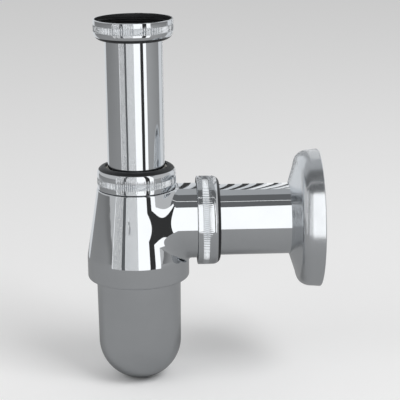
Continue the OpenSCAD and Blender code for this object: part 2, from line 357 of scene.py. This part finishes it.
def taper_seal(name, run_r, width, tip, head, length):
    """Tapered seal with its head at z = 0 and its tip below."""
    bore = run_r + SLIDE_PLAY
    return turned(name, [
        (bore, 0, 0.3), (run_r + width, 0, 0.3), (run_r + width, -head, 0.3), (run_r + tip, -length, 0.3),
        (bore, -length, 0.2), (bore, -length + 0.7), (bore + 0.2, -length + 1.1, 0.2), (bore, -length + 1.5),
        (bore, -length + 2.1), (bore + 0.2, -length + 2.5, 0.2), (bore, -length + 2.9)], segments=160)


seal_h = high("inlet_seal", "z") - low("inlet_seal", "z")
inlet_seal = taper_seal("inlet_seal_rubber", tube_r, high("inlet_seal", "x") - tube_r, 1.0, 0.8, seal_h)
inlet_seal.location = (0, 0, high("inlet_seal", "z") * MM)
alone(inlet_seal)
bpy.ops.object.transform_apply()
stand(polish(inlet_seal, 50), "inlet_seal", "rubber", "inlet_seal")

outlet_seal = taper_seal("outlet_seal_rubber", pipe_r, high("outlet_seal", "y") - pipe_r, 1.0, 0.8, seal_h)
outlet_seal.location = (0, 0, high("outlet_seal", "x") * MM)
alone(outlet_seal)
bpy.ops.object.transform_apply()
stand(polish(to_outlet(outlet_seal), 50), "outlet_seal", "rubber", "outlet_seal")


def flat_ring(name, inner, outer, low_z, high_z, soft, groove=0.0):
    """Flat ring with soft edges and, if groove is above 0, a shallow groove round its upper face."""
    middle = (inner + outer) / 2
    corners = [(inner, low_z, soft), (outer, low_z, soft), (outer, high_z, soft)]
    if groove:
        corners += [(middle + 0.9, high_z), (middle, high_z - groove, 0.3), (middle - 0.9, high_z)]
    return turned(name, corners + [(inner, high_z, soft)], segments=160)


washer = flat_ring("basin_washer_rubber", TUBE_WALL + 14.5, high("basin_washer", "x"), low("basin_washer", "z"),
                   high("basin_washer", "z"), 0.3, groove=0.25)
stand(polish(washer, 50), "inlet_tube", "rubber", "basin_washer")
cup_seal = flat_ring("cup_seal_rubber", 24.7, high("cup_seal", "x"), low("cup_seal", "z"),
                     high("cup_seal", "z"), 0.35)
stand(polish(cup_seal, 50), "cup_seal", "rubber", "cup_seal")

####

Reproduce, please, the lines of the material from its first line down to the line containing "(bore, -length + 2.1), (bore", keeping both ends and nothing beyond them.

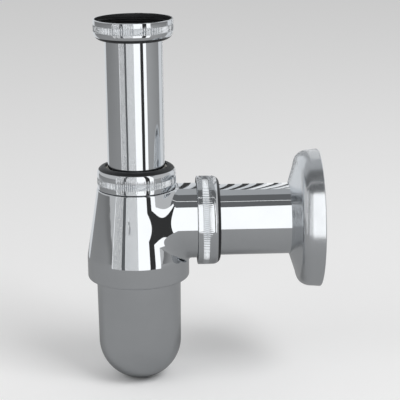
Continue the OpenSCAD and Blender code for this object: part 2, from line 357 of scene.py. This part finishes it.
def taper_seal(name, run_r, width, tip, head, length):
    """Tapered seal with its head at z = 0 and its tip below."""
    bore = run_r + SLIDE_PLAY
    return turned(name, [
        (bore, 0, 0.3), (run_r + width, 0, 0.3), (run_r + width, -head, 0.3), (run_r + tip, -length, 0.3),
        (bore, -length, 0.2), (bore, -length + 0.7), (bore + 0.2, -length + 1.1, 0.2), (bore, -length + 1.5),
        (bore, -length + 2.1), (bore + 0.2, -length + 2.5, 0.2), (bore, -length + 2.9)], segments=160)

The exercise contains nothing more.